How leukemia cells outsmart key treatments over time

If you or someone you know has heard of acute myeloid leukemia (AML), you probably know it is a serious blood cancer that mostly affects older adults. Doctors often use special medicines called hypomethylating agents, like decitabine and azacitidine, to treat AML when patients cannot get very strong chemotherapy. But even when these treatments help at first, the cancer almost always finds ways to fight back. Scientists have been working hard to discover exactly how this resistance happens, and the latest research gives us important clues.

Why do leukemia cells become resistant?

When doctors use decitabine to treat AML, some patients respond well at first. Over time, though, the cancer cells can change, making the medicine less effective. A recent study investigated this process by looking at AML patients who had received several cycles of decitabine and then experienced a relapse or worsening of their cancer (Genetic and epigenetic alterations at secondary resistance after continued decitabine-based treatment of acute myeloid leukemia).

The researchers took samples from these patients before starting treatment and again after their cancer became resistant. By closely examining the DNA of the cancer cells, they found that the number of genetic mutations increased over time. This means the leukemia cells are constantly changing, and some of those changes help them survive despite the medication.

Key genetic changes in resistant leukemia cells

One important discovery was that many patients developed new mutations in genes that are already known to play a role in cancer. For example, some patients gained mutations in the IDH1 gene, which might open up new treatment options using targeted medicines called IDH1 inhibitors. Others developed changes in genes like DCK, which helps activate decitabine inside the cells. When DCK is altered, decitabine might not work as well. These findings echo earlier research showing that the way our cells handle medicines can change through mutations (Decitabine and 5-azacytidine resistance emerges from adaptive responses of the pyrimidine metabolism network).

The discovery of DCK mutations as a possible cause for resistance is especially interesting, as it suggests that switching to another medicine like azacitidine—activated by a different enzyme—could help some patients.

Epigenetic changes: More than just DNA mutations

But resistance is not just about DNA changes. The scientists also studied something called DNA methylation, which is a way cells can turn genes on or off without changing the actual DNA code. After months of decitabine treatment, they found that certain DNA sites lost their methylation marks, a sign that the cancer’s biology is changing in response to the medicine. Some of these changes happened in genes involved in moving ions (like zinc) in and out of cells, which might be important for how leukemia grows.

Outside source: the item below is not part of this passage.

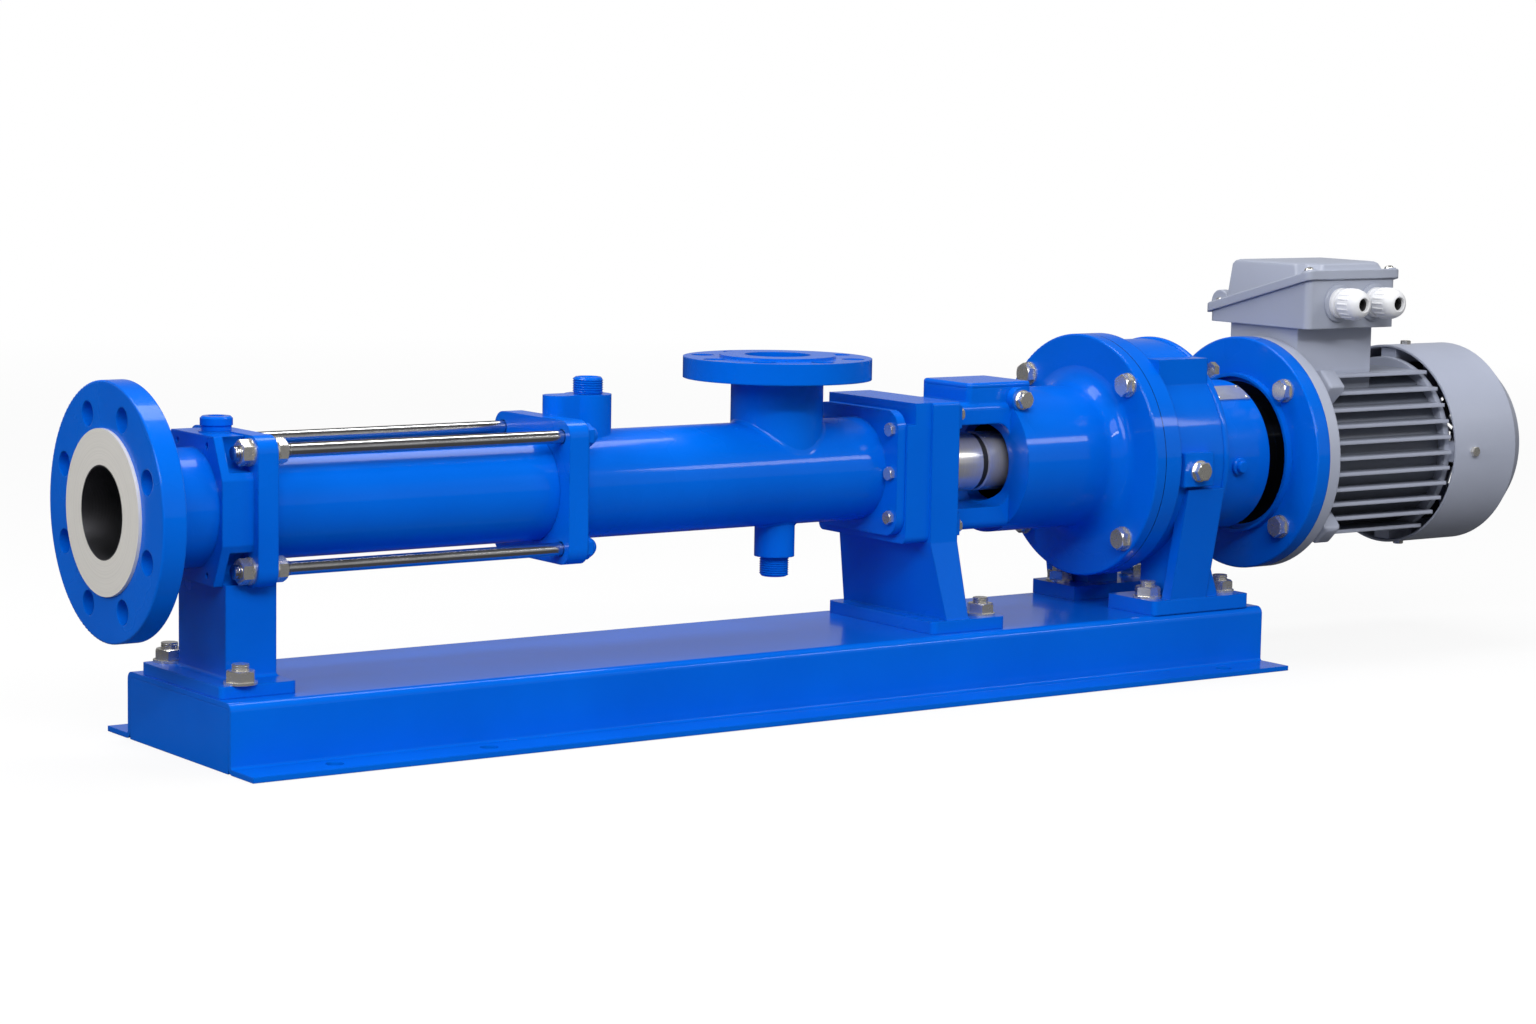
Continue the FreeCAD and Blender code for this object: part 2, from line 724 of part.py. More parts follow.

If you are interested in how cancer treatments can change blood cells over time, you might enjoy reading about how chemotherapy affects blood stem cells in this SlothMD article.

Not all resistance is the same: Personalized approaches

A striking result from the study is that there is no single way AML becomes resistant. Each patient’s cancer developed a unique set of mutations and changes. This finding supports the idea that future cancer care could be much more personalized, using health AI tools to match the right treatments to each patient’s cancer genetics. If you are curious about how scientists use health AI to personalize cancer care, check out this SlothMD article about ovarian cancer research.

What it means for patients

Understanding why AML cells become resistant to decitabine and similar medicines can help doctors develop new strategies. For example, if a patient’s cancer develops a DCK mutation, switching to a different medicine or adding a targeted drug might help. The research also hints that some changes seen in resistant leukemia cells might not make them more sensitive to certain new drugs, so it is important to test these ideas carefully before trying them in patients.

Looking to the future

Although this research did not find one universal cause of resistance, it provided a much clearer picture of the many ways AML cells can adapt. Scientists hope that by tracking these changes, they can stay one step ahead and design better treatments that keep working longer. As health AI and genetic testing become more common, doctors will have more tools to find the right therapy for each person’s cancer, making care smarter and more effective for everyone.